La cumbre europea de Copenhague ha sido una de las más decisivas de la historia reciente del viejo continente. La decisión de abrir las puertas de la Unión Europea a diez nuevos países en el plazo de un año y medio supondrá, en la vida real, modificar de forma radical y para siempre el mapa y el destino del viejo mundo.
Nadie ignora que la historia europea se ha visto jalonada de guerras, enfrentamientos, épocas de terror y, durante la Guerra Fría, de una separación en bloques que, a la postre, ha dibujado una Europa de primera y otra de segunda.
Ahora, la valentía de los Quince y el esfuerzo realizado por todos esos países han posibilitado que esa nefasta realidad pase a la historia y empiece un nuevo futuro de paz, prosperidad y comunicación entre los pueblos.
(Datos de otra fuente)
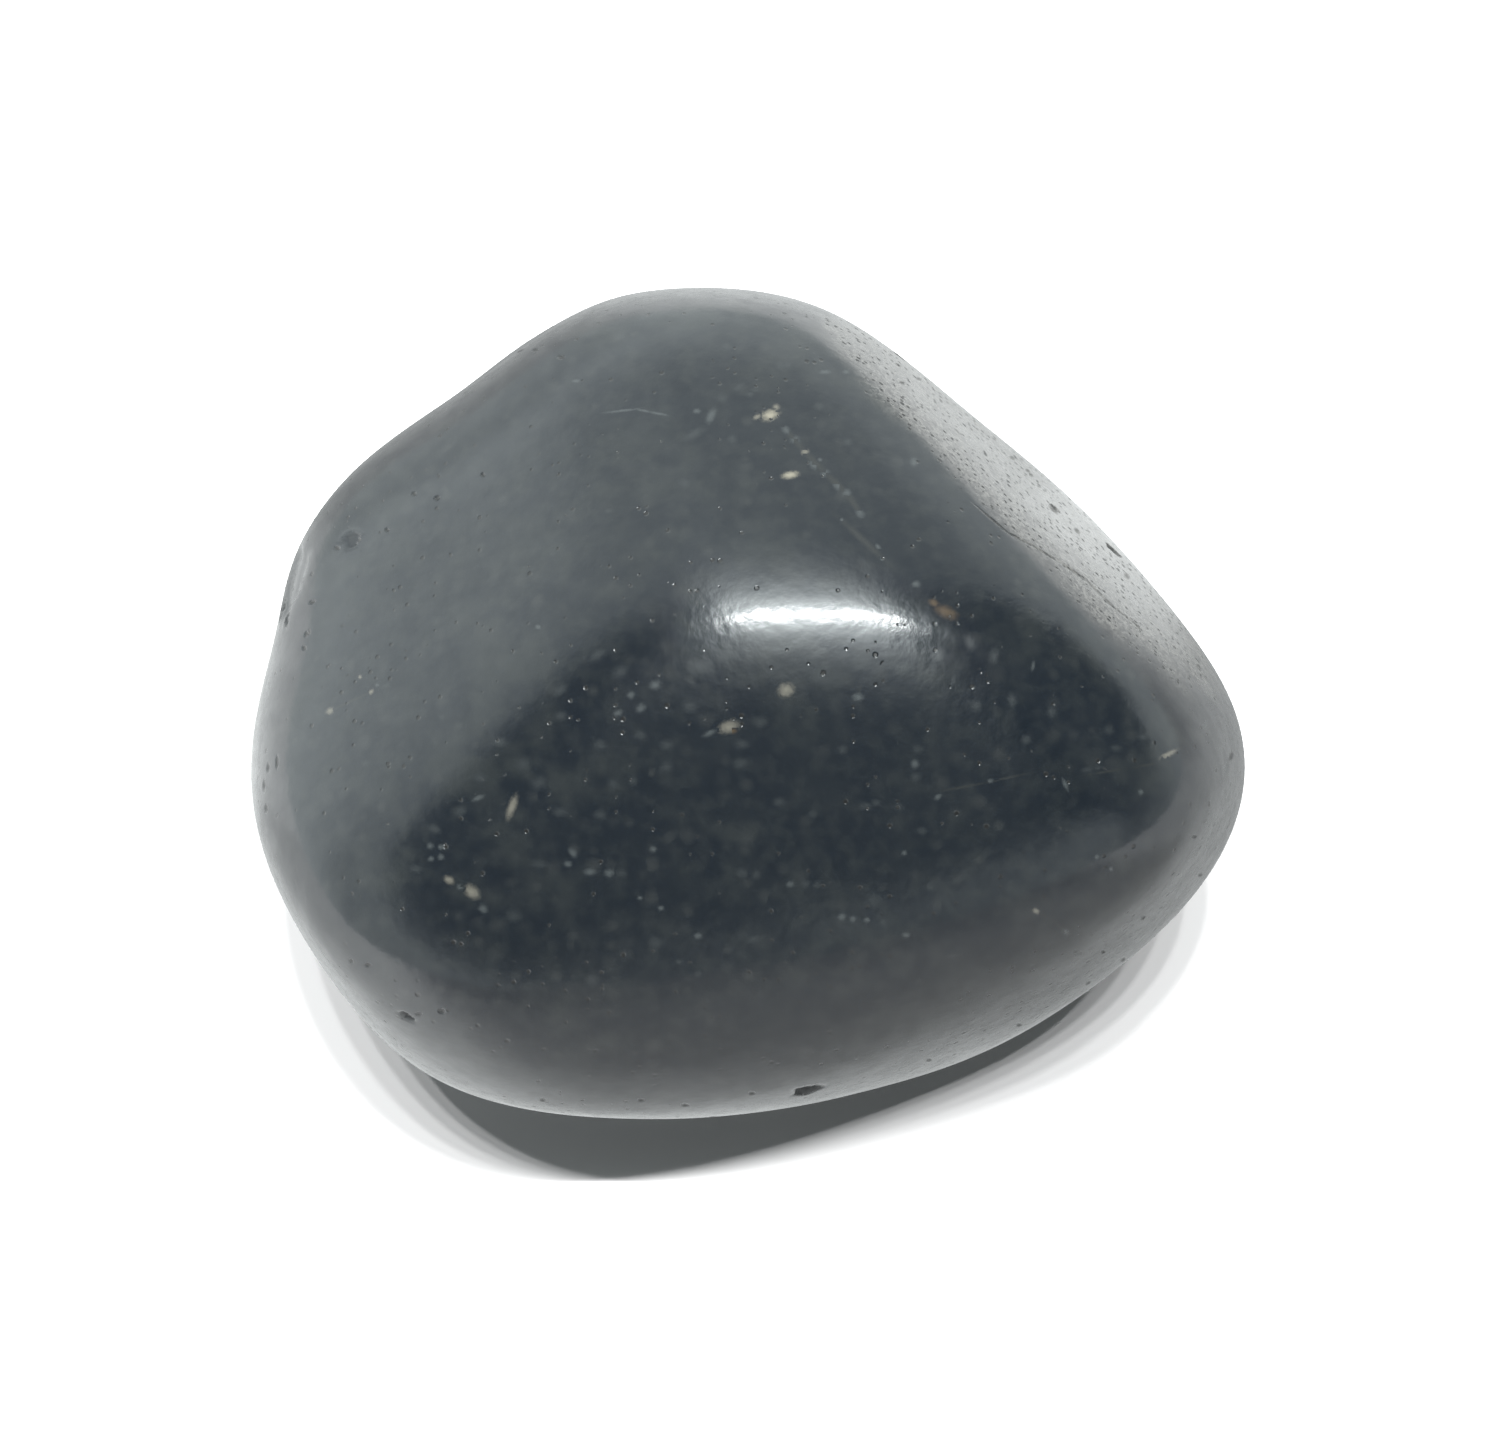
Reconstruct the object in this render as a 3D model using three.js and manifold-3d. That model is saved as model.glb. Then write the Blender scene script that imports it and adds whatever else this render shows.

Pese a todo, la proyectada ampliación tiene también sus sombras. Especialmente para España y los países más pobres del continente. Porque las naciones que van a incorporarse a la UE suponen para nosotros -especialmente en sectores como la agricultura, la ganadería o la industria- una seria competencia. Ya lo advertían en días pasados los expertos: España debe hacer un esfuerzo sobrehumano para ganar en productividad si no quiere que rumanos o búlgaros, por poner dos ejemplos de países con salarios muy competitivos, le coman terreno. Problema éste de la productividad que, para colmo, no es el único. Pues una vez formalizada la ampliación, parte de los famosos fondos de cohesión que España ha estado recibiendo durante décadas por ser un país pobre dentro de Europa, irá a parar a esos nuevos socios más pobres aún.
De forma que la excelente noticia del fin de la posibilidad de una guerra en el continente -hace sólo diez años acabó la de Bosnia- conlleva también algunos quebraderos de cabeza para nuestros dirigentes políticos.